There's a lot of chat about a looming recession for New Zealand and the fear a shrinking economy will hit Kiwis hard.
But is there any truth to the talk? And is a recession always negative?
The Reserve Bank (RBNZ), after earlier this week raising the official cash rate by 50 basis points to 4.75 percent in an ongoing effort to tame stubbornly high inflation, said it was still forecasting a recession sometime this year and interest rates peaking at about 5.5 percent.
"While this recession is assumed to be spread over several quarters from the middle of this year, there is considerable uncertainty about the timing," the RBNZ's monetary policy statement said. "The extent of the underlying contraction may also be masked by volatility in activity due to the recovery from the severe storms throughout the North Island."
What is a recession?
By definition, a recession is when there are two successive quarters of negative GDP growth.
"GDP is 'gross domestic product' and it's the way economies try to measure their output," said Bruce O'Leary, a financial advisor from Milford Asset Management. "If you have that shrinking… After adjusting for inflation, and going backward, then there's a view that it's going to be very hard for companies to grow their earnings and make money, and there's going to be other repercussions."
That's why the markets get concerned about potential looming recessions, O'Leary told AM on Friday.
"We've just come through some of the most rapid interest hikes in over 40 years… and that's a big amount to raise in what is a relatively short space of time - and those interest rate hikes don't hit the economy immediately.

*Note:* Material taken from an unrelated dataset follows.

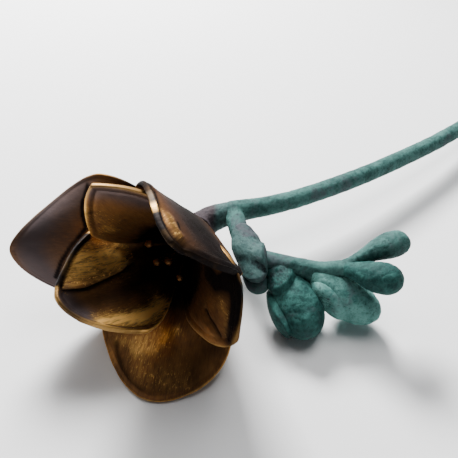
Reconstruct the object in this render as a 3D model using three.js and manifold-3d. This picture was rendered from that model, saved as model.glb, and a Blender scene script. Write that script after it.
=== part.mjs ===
// A cast bronze freesia stem that lies on a table: one open bloom with six petals,
// a dark flower tube, a long green stem and a side spike with four buds and their bracts.
// Millimetres, +Z up, the table is z = 0. The bloom opens towards -Y and a little upwards.

import * as THREE from 'three';
import { mergeVertices } from 'three/addons/utils/BufferGeometryUtils.js';
import Module from 'manifold-3d';

const wasm = await Module();
wasm.setup();

// Driving dimensions
const stemRadius = 2.8;
const spikeRadius = 2.6;
const petalThickness = 1.1;
const seatGap = 0.35;
const outerClaw = 4.4;
const innerClaw = 2.8;
const clawFill = 0.93;
const tubeRadiusAtFork = 3.4;
const tubeRadiusAtBloom = 5.0;
const beadRadius = 0.95;
const filamentRadius = 0.5;
const collarRadius = 3.35;
const budTipRoundness = 2.2;
// How far along a petal the tight curl of its claw fades out, as a share of its length
const clawFade = 0.12;

// The bloom: where its petals start, and the way that it opens
const bloomBase = new THREE.Vector3(-9.6, -14.2, 11.8);
const bloomHeading = 253.5;
const bloomRise = 18;

// The petals, in degrees and millimetres. turn goes clockwise round the bloom's axis from the top,
// as seen from the front. flare is the angle between the midrib and the axis: at the claw, what is
// added evenly along the petal, and what is added towards its tip. halfWidth, widest and round are
// given for the anticlockwise and the clockwise half: how wide it is, how far along it is widest, and
// how full it stays beyond. point is 0.5 for a round tip and more for a sharper one. cup is how
// tightly the blade is arched across, per millimetre, at the claw's end and at the tip. roll turns
// the margins out, and uneven arches the clockwise half more than the other one.
const petals = {
  petal_outer_left: {
    claw: outerClaw, turn: 273.6, flare: [13.6, 38, 39.7], length: 47.2, ease: 1.25,
    halfWidth: [15, 18.9], widest: [0.5, 0.52], round: [1.75, 1.4], point: 0.67,
    cup: [0.057, -0.075], lean: -0.9, twist: -6.6, roll: 0.17, uneven: 0.12,
  },
  petal_outer_top: {
    claw: outerClaw, turn: 28.2, flare: [27.6, 20.6, -44.6], length: 50.7, ease: 1.45,
    halfWidth: [14.9, 14.9], widest: [0.555, 0.53], round: [1.75, 2.95], point: 0.76,
    cup: [0.095, -0.028], lean: -1.2, twist: 9.4, roll: -0.01, uneven: -0.15,
  },
  petal_outer_bottom: {
    claw: outerClaw, turn: 157.3, flare: [10.15, 20.3, 22.4], length: 45.15, ease: 2,
    halfWidth: [16.5, 19.4], widest: [0.54, 0.555], round: [2.4, 1.61], point: 0.63,
    cup: [0.078, -0.052], lean: 14.1, twist: 15.6, roll: 0.037, uneven: -0.06,
  },
  petal_inner_top: {
    claw: innerClaw, turn: 334, flare: [14.9, 26.4, 12.6], length: 46, ease: 1.5,
    halfWidth: [9, 11.4], widest: [0.735, 0.61], round: [1.1, 2.25], point: 0.8,
    cup: [0.07, 0.05], lean: 8.2, twist: -10, roll: 0.07, uneven: -0.28,
  },
  petal_inner_right: {
    claw: innerClaw, turn: 96.7, flare: [3.9, 34.2, 15.3], length: 47.6, ease: 2,
    halfWidth: [15.2, 7.5], widest: [0.66, 0.61], round: [2.7, 1.1], point: 0.57,
    cup: [0.084, -0.002], lean: -7.1, twist: 10.2, roll: 0.08, uneven: -0.09,
  },
  petal_inner_left: {
    claw: innerClaw, turn: 219, flare: [7.8, 9.9, -24.3], length: 47.5, ease: 2.65,
    halfWidth: [13.6, 13.9], widest: [0.665, 0.685], round: [1.3, 2], point: 0.67,
    cup: [-0.032, 0.077], lean: 31, twist: 14.7, roll: -0.006, uneven: -0.19,
  },
};
const petalRows = 16;
const petalColumns = 10;

// The stem's centre line from the fork to its cut end, and the side spike's from the fork on
const fork = [1.1, -8.4, 14.5];
const stemLine = [
  fork, [15.2, -3.8, 14], [29, 3.2, 13.4], [42, 11.2, 12.6], [59.6, 23.6, 11.4],
  [72.9, 33.7, 10.4], [85.2, 44.1, 9.4], [110, 66, 7.2], [135, 87, 5], [160, 106, 2.7],
];
const spikeLine = [
  fork, [2.2, -13.5, 14.5], [3.7, -20, 14.1], [6.2, -25, 13.7], [12.3, -27.4, 13.9],
  [18, -28.8, 14], [23.4, -30.1, 14.3], [28.5, -30.6, 15.3],
];
const knobLine = [[4.6, -21.5, 14], [6, -26.5, 12.9], [7.4, -31.4, 11.2]];
const thirdStalk = [[25, -30.2, 14.6], [28, -30.8, 15.3], [30.6, -31.9, 15.9]];
const fourthStalk = [[25, -30.2, 14.6], [29.2, -30.1, 16], [33.6, -28.8, 18.1]];

// Buds: base, middle and tip of the centre line, the radius at the base and the largest one, how
// far along it is fullest, and how slowly it swells. A bud that is pressed against another one is
// cut clear of it.
const buds = {
  bud_1: {
    line: [[13.6, -28.3, 10.8], [17.9, -36.7, 6.1], [19.5, -44.2, 5.4]],
    base: 3.2, radius: 6.25, fullest: 0.5, ease: 1.1, pressedBy: [],
  },
  bud_2: {
    line: [[22.4, -30.9, 12.4], [30.9, -34.2, 7], [37.7, -38.7, 6.1]],
    base: 3, radius: 5.5, fullest: 0.5, ease: 1.1, pressedBy: ['bud_1'],
  },
  bud_3: {
    line: [[29.2, -31.2, 15.6], [35.4, -34.8, 16.7], [41.4, -37.2, 17.5]],
    base: 1.9, radius: 3.95, fullest: 0.64, ease: 1.5, pressedBy: [],
  },
  bud_4: {
    line: [[32, -29.3, 17.3], [38.4, -28.2, 20.3], [44, -28, 22.5]],
    base: 1.6, radius: 3.35, fullest: 0.68, ease: 1.5, pressedBy: ['bud_3'],
  },
};

// Bracts: scale leaves that hug what they sit on, as far as an egg-shaped patch reaches.
// size is the patch's half length, half width and half depth.
const bracts = {
  bract_1: {
    on: ['spike', 'knob'], thickness: 1.4,
    centre: [5.2, -25.4, 15.6], size: [8.6, 4.4, 3.6], heading: 286, rise: -18,
  },
  bract_2: {
    on: ['spike', 'bud_1'], thickness: 1.4,
    centre: [12, -29.4, 13.6], size: [9, 4.2, 4], heading: 298, rise: -30,
  },
  bract_3: {
    on: ['knob'], thickness: 1.2,
    centre: [6.2, -29.4, 9.8], size: [5.6, 4.2, 3], heading: 288, rise: -18,
  },
  bract_4: {
    on: ['bud_1'], thickness: 1.0,
    centre: [12.4, -37.4, 5.6], size: [7, 3.4, 3.6], heading: 283, rise: -12,
  },
  bract_5: {
    on: ['bud_2'], thickness: 0.9,
    centre: [25.4, -35.6, 9], size: [6.4, 3, 3.2], heading: 325, rise: -35,
  },
};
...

"We're still actually waiting on the economic impact of a lot of these rate hikes," O'Leary said.
He noted the RBNZ had no choice but to be aggressive with hiking interest rates because inflation was "simply too high".
But such hikes to slow demand brings with it the risk of economic contraction and, late last year, the RBNZ admitted it was deliberately trying to engineer a recession to bring spiralling inflation, sitting at 7.2 percent, under control.
"Central banks are using their one blunt tool to try and slow down demand and that one blunt tool is interest rates and, by hiking those, they will cool off demand but they've got a fine line to walk," O'Leary said. "They don't necessarily want to cause a recession but they do need to bring inflation down - it's simply too high and it's way above where their mandates are trying to guide them to be."